**WRITTEN REQUEST**
Filter the entries that follow, copying every line in which the word "bends" appears.

**RECORDS SHOWN**

▼▼▼

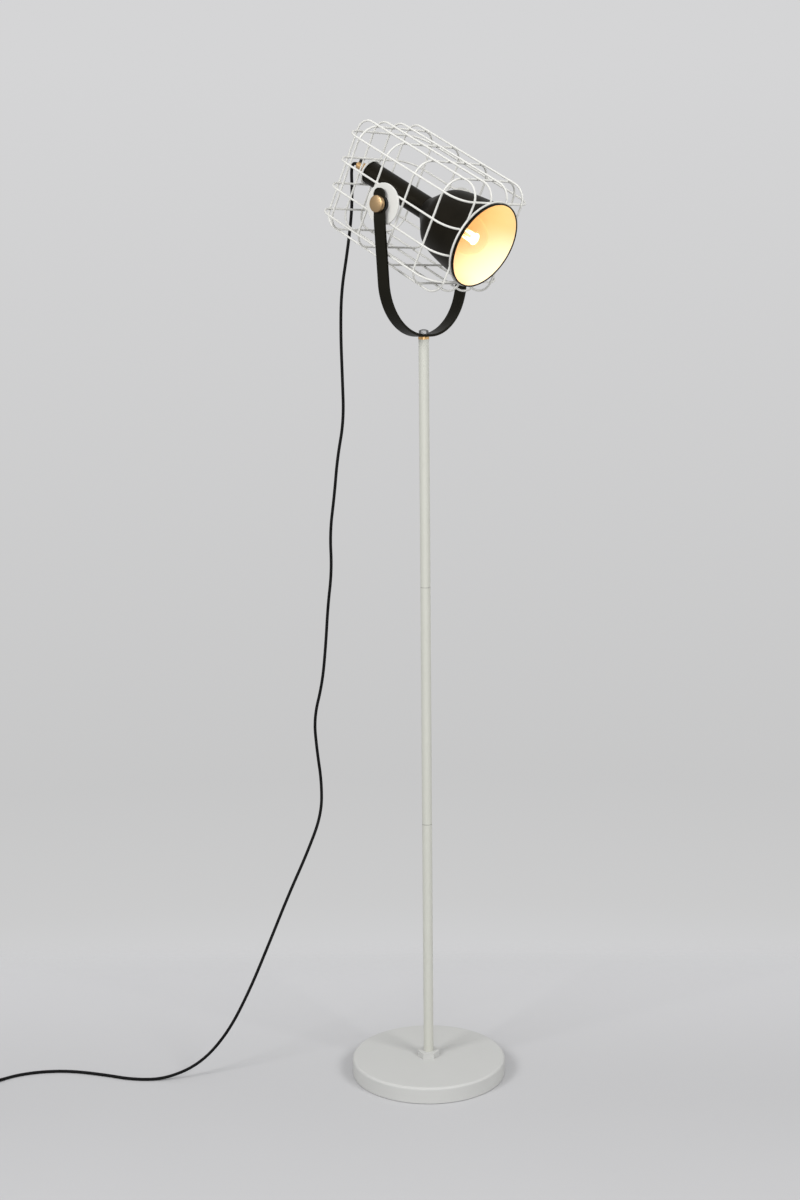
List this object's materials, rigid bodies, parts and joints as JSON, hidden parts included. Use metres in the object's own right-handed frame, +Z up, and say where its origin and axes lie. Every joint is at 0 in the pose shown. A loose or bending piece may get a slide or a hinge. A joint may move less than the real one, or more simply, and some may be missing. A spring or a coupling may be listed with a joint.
{
  "type": "floor lamp",
  "caption": "Floor lamp with a heavy round base, a straight pole and a U-shaped yoke that holds a tilting wire cage round a flared shade; a cord hangs from the neck's back.",
  "frame": {"origin": "centre of the base's underside, on the floor", "axes": "+Z up along the pole, -Y the way the lamp faces, +X and -X the yoke's two limbs"},
  "size_m": [0.7618, 0.6753, 1.5223],
  "materials": {
    "white_paint": "satin white paint",
    "pole_paint": "satin warm white paint",
    "wire_paint": "satin white paint on wire",
    "yoke_paint": "satin black paint",
    "black_paint": "dark plated steel",
    "iron": "rough casting",
    "steel": "plain zinc-plated steel",
    "collar_brass": "polished brass",
    "grip_brass": "polished brass",
    "knob_brass": "satin brass",
    "pad_rubber": "soft dark pad",
    "cord_rubber": "smooth black cord",
    "tie_fabric": "woven strap",
    "black_plastic": "moulded plastic",
    "nylon": "black nylon",
    "pin_metal": "nickel-plated brass",
    "cap_metal": "plain aluminium",
    "shade_paint": "satin black outside, warm white inside the shade",
    "bulb_glass": "clear glass, lit",
    "filament": "glowing strips"
  },
  "bodies": {
    "stand": {"base_cover": "white_paint", "base_weight": "iron", "base_pad": "pad_rubber", "base_stud": "steel", "base_nut": "white_paint", "pole_foot_plug": "steel", "pole_lower": "pole_paint", "pole_coupling_lower": "steel", "pole_middle": "pole_paint", "pole_coupling_upper": "steel", "pole_upper": "pole_paint", "swivel_stud": "steel", "brass_collar": "collar_brass", "swivel_nut": "black_paint"},
    "yoke": {"yoke_strap": "yoke_paint", "cord": "cord_rubber", "cord_coil": "cord_rubber", "cord_tie": "tie_fabric", "switch_lower": "black_plastic", "switch_upper": "black_plastic", "plug_body": "black_plastic", "plug_pins": "pin_metal"},
    "head": {"mouth_ring": "wire_paint", "neck_ring": "wire_paint", "shade": "shade_paint", "neck_tube": "shade_paint", "neck_cap": "shade_paint", "cord_grip": "grip_brass", "grip_screw": "nylon", "socket_body": "black_plastic", "socket_shell": "grip_brass", "socket_contact": "grip_brass", "neck_wiring": "cord_rubber", "bulb_cap": "cap_metal", "bulb_glass": "bulb_glass", "bulb_filament": "filament", "cage_hoop_1": "wire_paint", "cage_hoop_2": "wire_paint", "cage_hoop_3": "wire_paint", "cage_hoop_4": "wire_paint", "cage_long_loop_1": "wire_paint", "cage_long_loop_2": "wire_paint", "cage_long_loop_3": "wire_paint", "cage_long_loop_4": "wire_paint", "cage_side_loop_1": "wire_paint", "cage_side_loop_2": "wire_paint", "cage_side_loop_3": "wire_paint", "cage_side_loop_4": "wire_paint", "pivot_disc_left": "wire_paint", "pivot_disc_right": "wire_paint", "pivot_boss_left": "wire_paint", "pivot_boss_right": "wire_paint", "pivot_washer_left": "nylon", "pivot_washer_right": "nylon"},
    "knob_left": {"knob_left": "knob_brass", "knob_screw_left": "steel"},
    "knob_right": {"knob_right": "knob_brass", "knob_screw_right": "steel"},
    "switch_rocker": {"switch_rocker": "black_plastic"}
  },
  "joints": [
    {"name": "yoke_swivel", "type": "hinge", "parent": "stand", "child": "yoke", "pos_m": [0, 0, 1.2], "axis": [0, 0, 1], "range_deg": [-90, 90]},
    {"name": "head_tilt", "type": "hinge", "parent": "yoke", "child": "head", "pos_m": [0, 0, 1.3945], "axis": [1, 0, 0], "range_deg": [-80, 26], "deforming": ["cord"]},
    {"name": "knob_left_turn", "type": "hinge", "parent": "head", "child": "knob_left", "pos_m": [-0.1055, 0, 1.3945], "axis": [1, 0, 0], "continuous": true},
    {"name": "knob_right_turn", "type": "hinge", "parent": "head", "child": "knob_right", "pos_m": [0.1055, 0, 1.3945], "axis": [1, 0, 0], "continuous": true},
    {"name": "switch_rock", "type": "hinge", "parent": "yoke", "child": "switch_rocker", "pos_m": [-0.541, 0.513, 0.0157], "axis": [0, 1, 0], "range_deg": [-16, 0]}
  ]
}
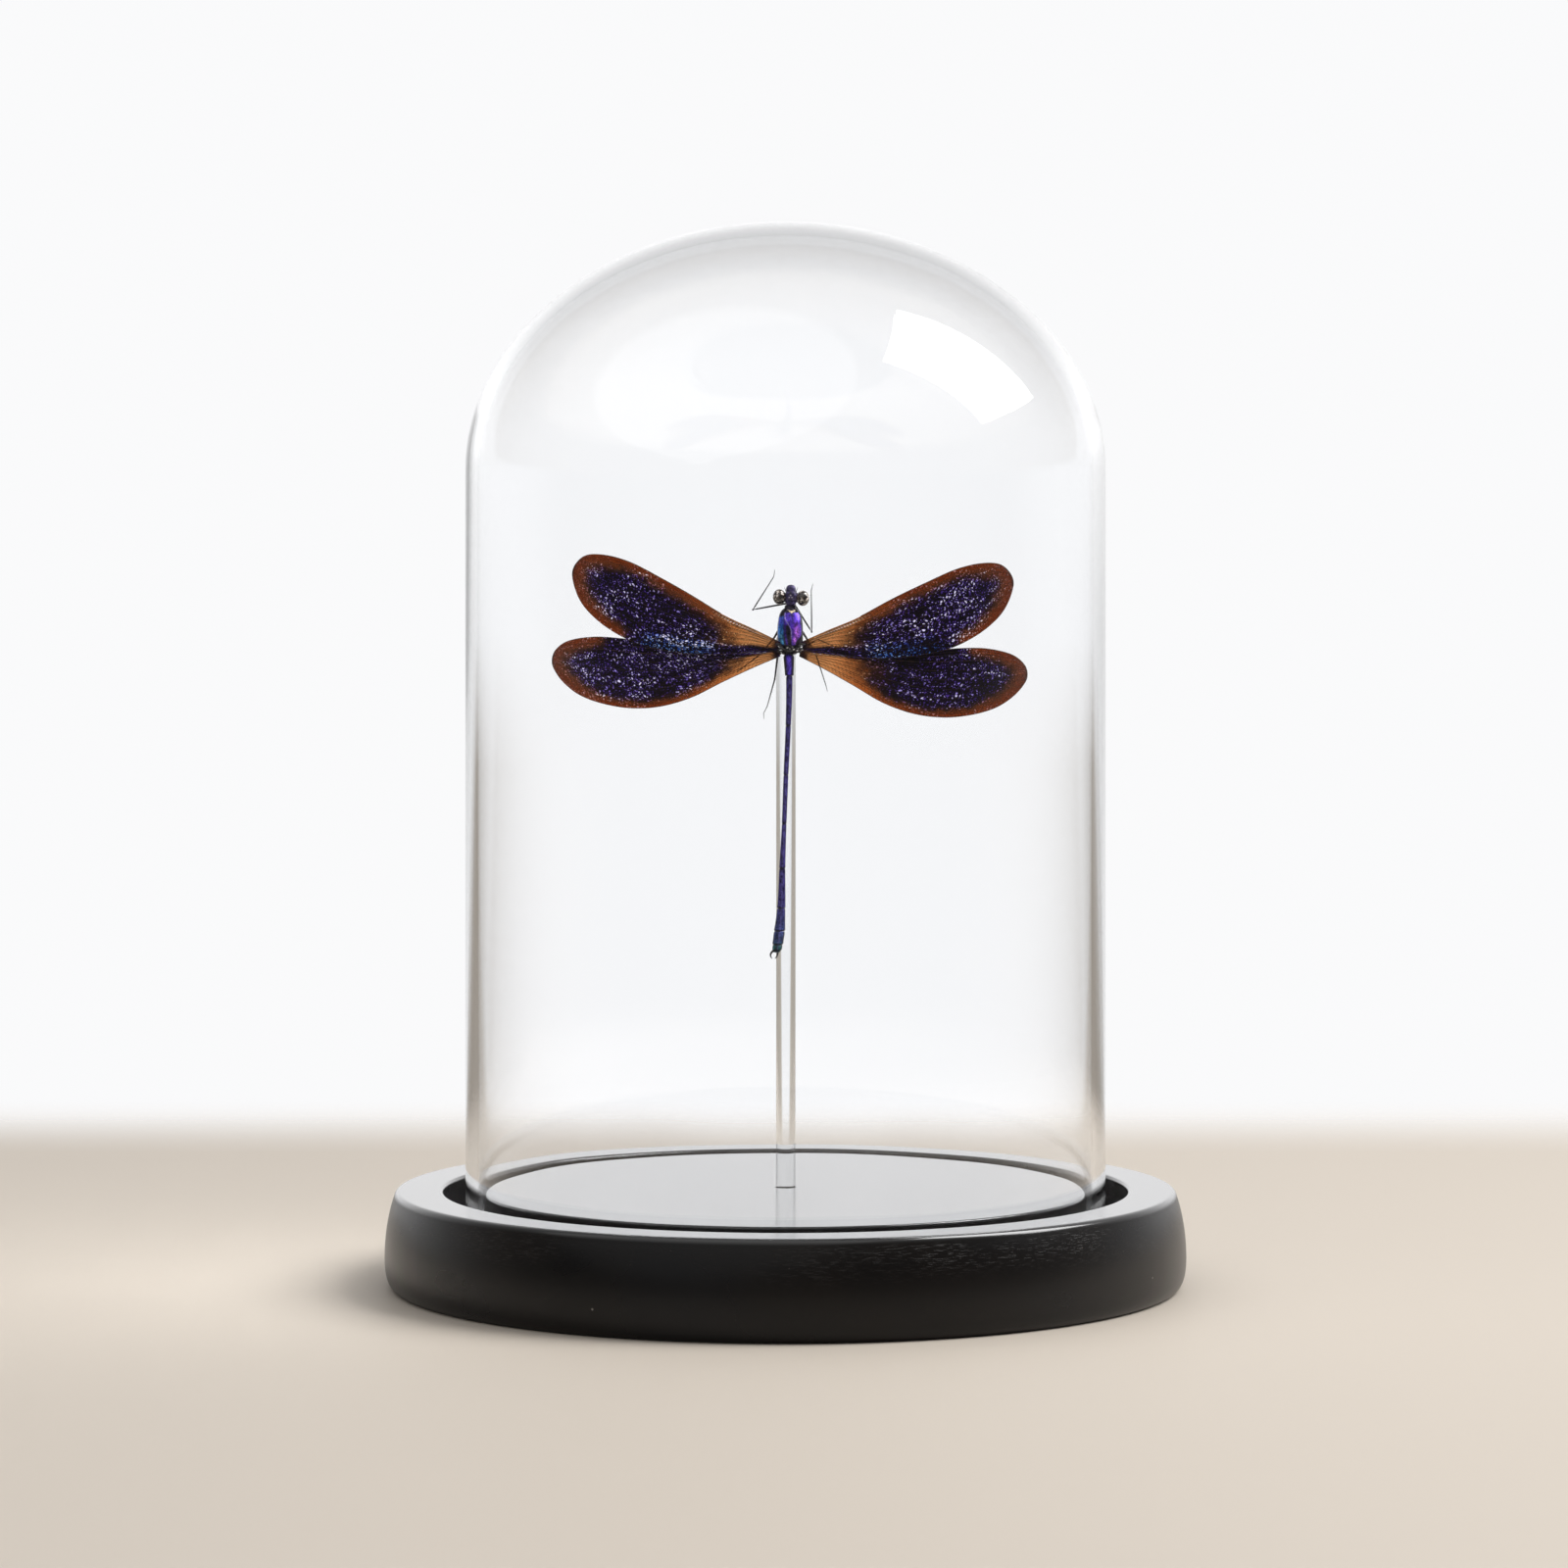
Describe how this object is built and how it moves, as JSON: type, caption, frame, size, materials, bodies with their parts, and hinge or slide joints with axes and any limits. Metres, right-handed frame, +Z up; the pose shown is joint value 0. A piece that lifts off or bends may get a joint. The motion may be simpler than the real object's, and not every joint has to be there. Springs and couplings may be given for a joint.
{
  "type": "insect in glass dome",
  "caption": "Damselfly with spread wings, mounted upright on a clear rod in a glass bell dome on a round black wooden base.",
  "frame": {"origin": "centre of the base's underside, on the table", "axes": "+Z up along the dome's axis, -Y towards the viewer who sees the insect's back, +X to that viewer's right"},
  "size_m": [0.1252, 0.1254, 0.1664],
  "materials": {
    "painted_wood": "turned wood under satin black paint, grain just showing",
    "dome_glass": "clear blown glass, fire-polished",
    "rod_glass": "clear polished rod",
    "head_cuticle": "blue-black insect cuticle with glossy brown eyes",
    "violet_cuticle": "metallic violet-blue insect cuticle",
    "wing_membrane": "dark rusty translucent membrane with violet and blue glitter",
    "leg_cuticle": "black bristled insect cuticle"
  },
  "bodies": {
    "root": {"base": "painted_wood", "dome": "dome_glass", "rod": "rod_glass", "head": "head_cuticle", "thorax": "violet_cuticle", "abdomen": "violet_cuticle", "forewing_left": "wing_membrane", "forewing_right": "wing_membrane", "hindwing_left": "wing_membrane", "hindwing_right": "wing_membrane", "leg_fore_left": "leg_cuticle", "leg_fore_right": "leg_cuticle", "leg_mid_left": "leg_cuticle", "leg_mid_right": "leg_cuticle", "leg_hind_left": "leg_cuticle", "leg_hind_right": "leg_cuticle"}
  },
  "joints": []
}
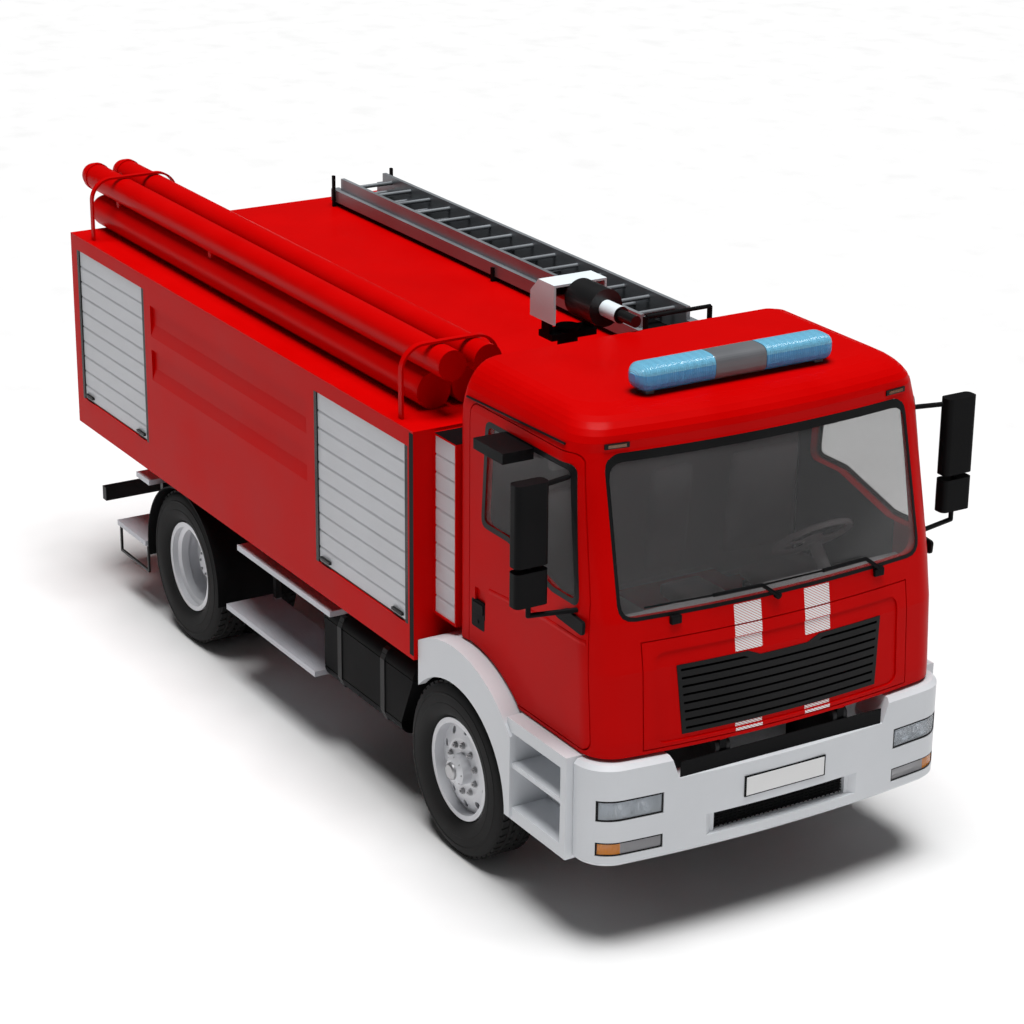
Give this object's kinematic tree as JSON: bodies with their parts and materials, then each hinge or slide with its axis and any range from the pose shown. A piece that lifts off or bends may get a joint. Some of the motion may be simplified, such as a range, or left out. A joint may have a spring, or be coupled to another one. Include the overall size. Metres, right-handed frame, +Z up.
{
  "type": "two-axle fire engine with tilting cab, equipment body and water cannon",
  "caption": "Two-axle fire engine: red tilting forward-control cab with grille flap and doors, shuttered equipment body, steered front and twin rear wheels, roof ladder, hose tubes and water cannon.",
  "frame": {"origin": "on the ground, middle of the overall length and width", "axes": "+X forward, +Y left, +Z up"},
  "size_m": [7.04, 3, 3.0839],
  "materials": {
    "body_red": "gloss",
    "cab_red": "gloss",
    "bumper_white": "satin",
    "cannon_white": "satin",
    "chassis_black": "satin",
    "box_black": "satin",
    "engine_grey": "rough cast",
    "rim_grey": "satin",
    "tyre_rubber": "matt",
    "shutter_aluminium": "anodised satin",
    "chequer_plate": "chequered",
    "ladder_aluminium": "satin",
    "lamp_red": "gloss",
    "lamp_clear": "clear",
    "beacon_blue": "gloss",
    "window_glass": "tinted",
    "trim_black": "matt",
    "seat_fabric": "woven"
  },
  "bodies": {
    "chassis": {"chassis_frame": "chassis_black", "front_axle": "chassis_black", "rear_axle": "chassis_black", "leaf_springs": "chassis_black", "propeller_shaft": "chassis_black", "engine": "engine_grey", "body_shell": "body_red", "roller_shutters": "shutter_aluminium", "tread_steps": "chequer_plate", "side_boxes": "box_black", "rear_mudguards": "box_black", "tail_lamps": "lamp_red", "tail_ladder": "ladder_aluminium", "front_fenders": "bumper_white", "bumper": "bumper_white", "front_lamps": "lamp_clear", "hose_tubes": "body_red", "tube_straps": "body_red", "roof_ladder": "ladder_aluminium", "ladder_gantries": "box_black", "cannon_base": "box_black"},
    "cab": {"cab_shell": "cab_red", "windscreen": "window_glass", "seats": "seat_fabric", "dashboard": "trim_black", "light_bar": "beacon_blue", "wipers": "trim_black"},
    "flap": {"front_flap": "cab_red", "grille": "trim_black"},
    "door_l": {"door_left": "cab_red", "door_glass_left": "window_glass", "mirrors_left": "trim_black"},
    "door_r": {"door_right": "cab_red", "door_glass_right": "window_glass", "mirrors_right": "trim_black"},
    "steer_l": {"knuckle_left": "chassis_black"},
    "steer_r": {"knuckle_right": "chassis_black"},
    "wheel_fl": {"front_rim_left": "rim_grey", "front_tyre_left": "tyre_rubber"},
    "wheel_fr": {"front_rim_right": "rim_grey", "front_tyre_right": "tyre_rubber"},
    "wheels_rl": {"rear_rims_left": "rim_grey", "rear_tyres_left": "tyre_rubber"},
    "wheels_rr": {"rear_rims_right": "rim_grey", "rear_tyres_right": "tyre_rubber"},
    "turret": {"cannon_turret": "box_black"},
    "barrel": {"cannon_barrel": "cannon_white"}
  },
  "joints": [
    {"name": "cab_tilt", "type": "hinge", "parent": "chassis", "child": "cab", "pos_m": [3.44, 0, 1.07], "axis": [0, 1, 0], "range_deg": [0, 50]},
    {"name": "door_left_hinge", "type": "hinge", "parent": "cab", "child": "door_l", "pos_m": [3.314, 1.122, 1.9], "axis": [0, 0, -1], "range_deg": [0, 75]},
    {"name": "door_right_hinge", "type": "hinge", "parent": "cab", "child": "door_r", "pos_m": [3.314, -1.122, 1.9], "axis": [0, 0, 1], "range_deg": [0, 75]},
    {"name": "flap_hinge", "type": "hinge", "parent": "cab", "child": "flap", "pos_m": [3.4345, 0, 1.76], "axis": [0, -1, 0], "range_deg": [0, 75]},
    {"name": "steer_left", "type": "hinge", "parent": "chassis", "child": "steer_l", "pos_m": [2.04, 0.92, 0.52], "axis": [0, 0, 1], "range_deg": [-35, 35]},
    {"name": "steer_right", "type": "hinge", "parent": "chassis", "child": "steer_r", "pos_m": [2.04, -0.92, 0.52], "axis": [0, 0, 1], "range_deg": [-35, 35]},
    {"name": "front_wheel_left", "type": "hinge", "parent": "steer_l", "child": "wheel_fl", "pos_m": [2.04, 1.086, 0.52], "axis": [0, 1, 0], "continuous": true},
    {"name": "front_wheel_right", "type": "hinge", "parent": "steer_r", "child": "wheel_fr", "pos_m": [2.04, -1.086, 0.52], "axis": [0, 1, 0], "continuous": true},
    {"name": "rear_wheels_left", "type": "hinge", "parent": "chassis", "child": "wheels_rl", "pos_m": [-1.52, 0.9395, 0.52], "axis": [0, 1, 0], "continuous": true},
    {"name": "rear_wheels_right", "type": "hinge", "parent": "chassis", "child": "wheels_rr", "pos_m": [-1.52, -0.9395, 0.52], "axis": [0, 1, 0], "continuous": true},
    {"name": "cannon_turn", "type": "hinge", "parent": "chassis", "child": "turret", "pos_m": [1.25, 0, 2.73], "axis": [0, 0, 1], "range_deg": [-170, 170]},
    {"name": "cannon_pitch", "type": "hinge", "parent": "turret", "child": "barrel", "pos_m": [1.25, 0, 2.972], "axis": [0, -1, 0], "range_deg": [0, 60]}
  ],
  "couplings": [
    {"joint": "steer_right", "follows": "steer_left", "ratio": 1}
  ]
}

▲▲▲

**REPLY**
Describe how this object is built and how it moves, as JSON: type, caption, frame, size, materials, bodies with their parts, and hinge or slide joints with axes and any limits. Metres, right-handed frame, +Z up; the pose shown is joint value 0. A piece that lifts off or bends may get a joint. The motion may be simpler than the real object's, and not every joint has to be there. Springs and couplings may be given for a joint.
Give this object's kinematic tree as JSON: bodies with their parts and materials, then each hinge or slide with its axis and any range from the pose shown. A piece that lifts off or bends may get a joint. Some of the motion may be simplified, such as a range, or left out. A joint may have a spring, or be coupled to another one. Include the overall size. Metres, right-handed frame, +Z up.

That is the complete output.